Quote, without change, all of the lines that follow.
== MATERIAL PROVIDED
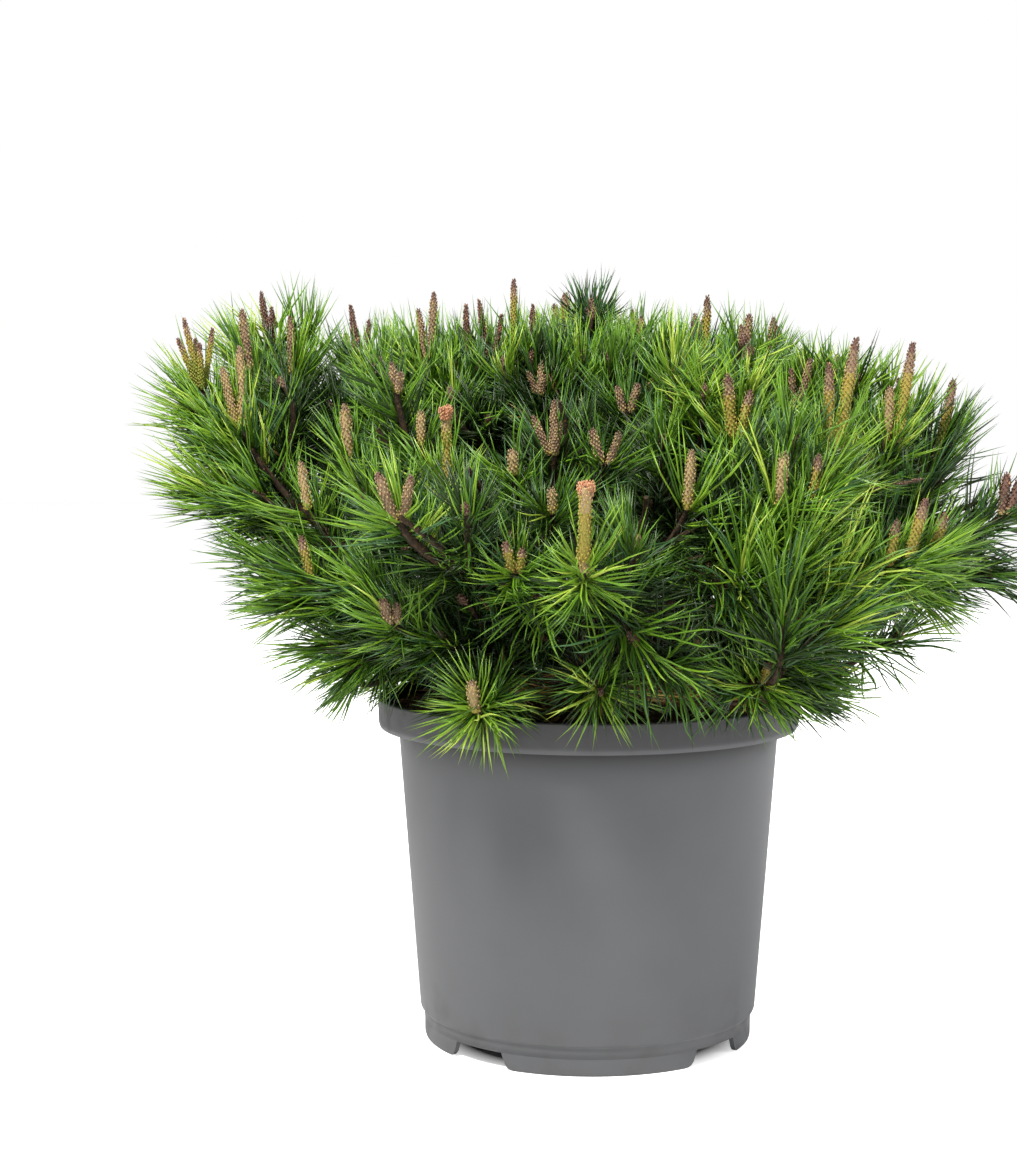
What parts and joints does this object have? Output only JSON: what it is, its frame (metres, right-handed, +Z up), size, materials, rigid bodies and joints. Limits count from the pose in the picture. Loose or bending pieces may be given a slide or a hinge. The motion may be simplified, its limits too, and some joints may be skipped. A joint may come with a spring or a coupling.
{
  "type": "mugo pine in a nursery pot",
  "caption": "Dwarf mugo pine with a wide bowl-shaped crown of long green needles and upright candle buds, growing in a round grey plastic nursery pot.",
  "frame": {"origin": "centre of the ring of feet under the pot, on the ground", "axes": "+Z up along the pot's axis, +X to the right of the crown's widest spread, -Y towards the front of the plant"},
  "size_m": [0.4692, 0.4553, 0.405],
  "materials": {
    "pot": "satin moulded plastic, mid grey",
    "soil": "moist peat and bark mix",
    "bark": "scaly grey-brown bark",
    "needles": "waxy green needles with pink-brown buds"
  },
  "bodies": {
    "root": {"pot_shell": "pot", "pot_foot_1": "pot", "pot_foot_2": "pot", "pot_foot_3": "pot", "pot_foot_4": "pot", "soil": "soil", "trunk": "bark", "bough_1": "bark", "bough_2": "bark", "bough_3": "bark", "bough_4": "bark", "bough_5": "bark", "bough_6": "bark", "bough_7": "bark", "bough_8": "bark", "bough_9": "bark", "bough_10": "bark", "skirt_1": "needles", "skirt_2": "needles", "skirt_3": "needles", "skirt_4": "needles", "skirt_5": "needles", "skirt_6": "needles", "skirt_7": "needles", "skirt_8": "needles", "skirt_9": "needles", "low_1": "needles", "low_2": "needles", "low_3": "needles", "low_4": "needles", "low_5": "needles", "low_6": "needles", "low_7": "needles", "low_8": "needles", "middle_1": "needles", "middle_2": "needles", "middle_3": "needles", "middle_4": "needles", "middle_5": "needles", "middle_6": "needles", "middle_7": "needles", "middle_8": "needles", "shoulder_1": "needles", "shoulder_2": "needles", "shoulder_3": "needles", "shoulder_4": "needles", "shoulder_5": "needles", "shoulder_6": "needles", "shoulder_7": "needles", "shoulder_8": "needles", "shoulder_9": "needles", "shoulder_10": "needles", "shoulder_11": "needles", "shoulder_12": "needles", "top_1": "needles", "top_2": "needles", "top_3": "needles", "top_4": "needles", "top_5": "needles", "heart": "needles"}
  },
  "joints": []
}
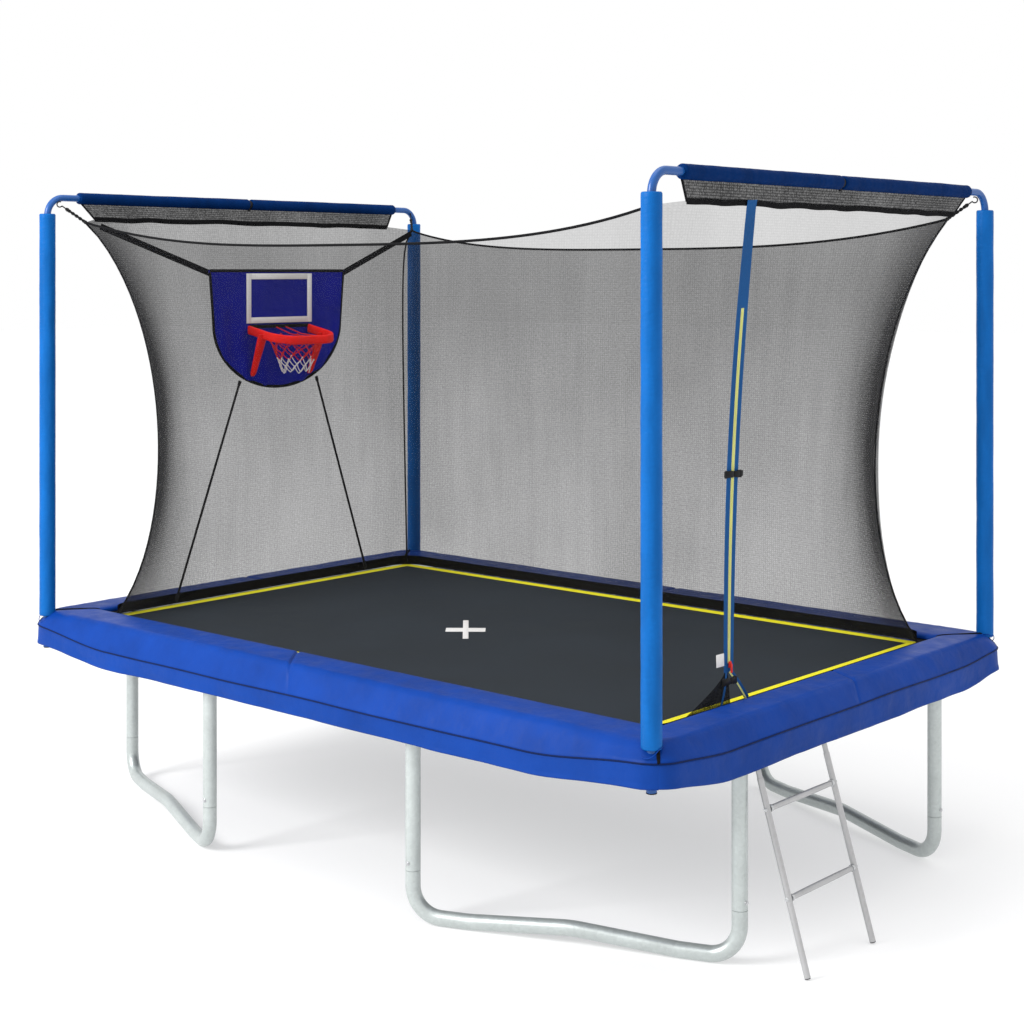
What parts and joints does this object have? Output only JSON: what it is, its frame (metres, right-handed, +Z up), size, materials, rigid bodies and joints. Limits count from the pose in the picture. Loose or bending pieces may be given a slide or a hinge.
====
• RESULT OF THIS EXERCISE
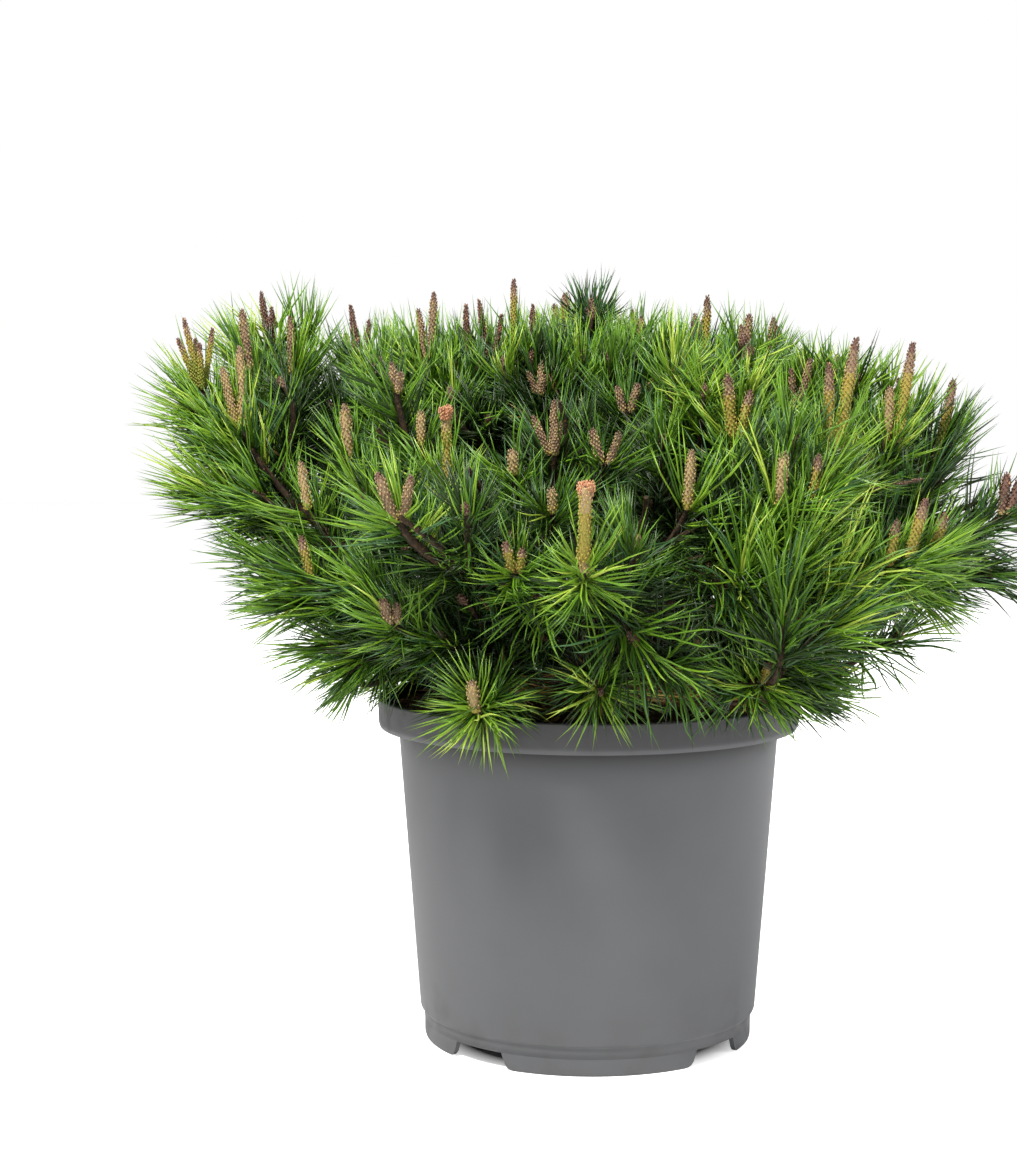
What parts and joints does this object have? Output only JSON: what it is, its frame (metres, right-handed, +Z up), size, materials, rigid bodies and joints. Limits count from the pose in the picture. Loose or bending pieces may be given a slide or a hinge. The motion may be simplified, its limits too, and some joints may be skipped. A joint may come with a spring or a coupling.
{
  "type": "mugo pine in a nursery pot",
  "caption": "Dwarf mugo pine with a wide bowl-shaped crown of long green needles and upright candle buds, growing in a round grey plastic nursery pot.",
  "frame": {"origin": "centre of the ring of feet under the pot, on the ground", "axes": "+Z up along the pot's axis, +X to the right of the crown's widest spread, -Y towards the front of the plant"},
  "size_m": [0.4692, 0.4553, 0.405],
  "materials": {
    "pot": "satin moulded plastic, mid grey",
    "soil": "moist peat and bark mix",
    "bark": "scaly grey-brown bark",
    "needles": "waxy green needles with pink-brown buds"
  },
  "bodies": {
    "root": {"pot_shell": "pot", "pot_foot_1": "pot", "pot_foot_2": "pot", "pot_foot_3": "pot", "pot_foot_4": "pot", "soil": "soil", "trunk": "bark", "bough_1": "bark", "bough_2": "bark", "bough_3": "bark", "bough_4": "bark", "bough_5": "bark", "bough_6": "bark", "bough_7": "bark", "bough_8": "bark", "bough_9": "bark", "bough_10": "bark", "skirt_1": "needles", "skirt_2": "needles", "skirt_3": "needles", "skirt_4": "needles", "skirt_5": "needles", "skirt_6": "needles", "skirt_7": "needles", "skirt_8": "needles", "skirt_9": "needles", "low_1": "needles", "low_2": "needles", "low_3": "needles", "low_4": "needles", "low_5": "needles", "low_6": "needles", "low_7": "needles", "low_8": "needles", "middle_1": "needles", "middle_2": "needles", "middle_3": "needles", "middle_4": "needles", "middle_5": "needles", "middle_6": "needles", "middle_7": "needles", "middle_8": "needles", "shoulder_1": "needles", "shoulder_2": "needles", "shoulder_3": "needles", "shoulder_4": "needles", "shoulder_5": "needles", "shoulder_6": "needles", "shoulder_7": "needles", "shoulder_8": "needles", "shoulder_9": "needles", "shoulder_10": "needles", "shoulder_11": "needles", "shoulder_12": "needles", "top_1": "needles", "top_2": "needles", "top_3": "needles", "top_4": "needles", "top_5": "needles", "heart": "needles"}
  },
  "joints": []
}
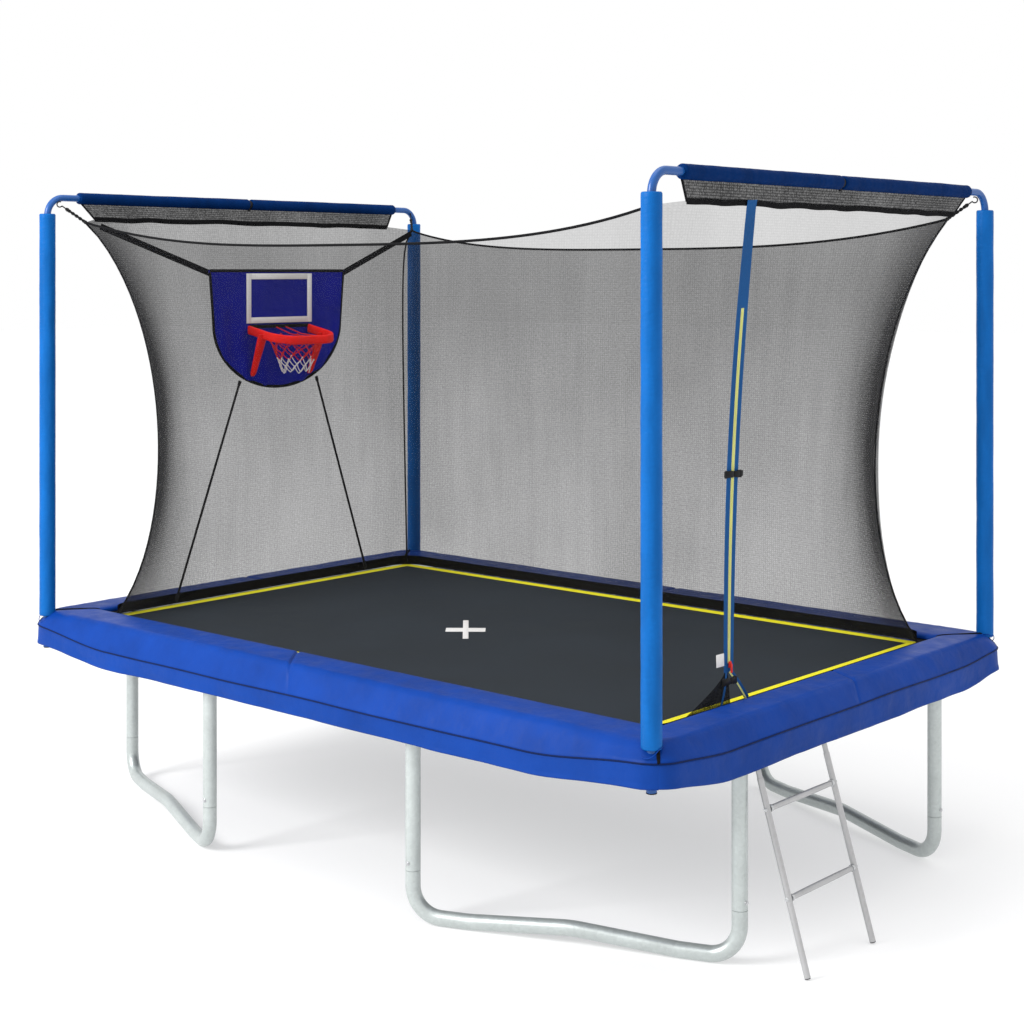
What parts and joints does this object have? Output only JSON: what it is, its frame (metres, right-handed, +Z up), size, materials, rigid bodies and joints. Limits count from the pose in the picture. Loose or bending pieces may be given a slide or a hinge.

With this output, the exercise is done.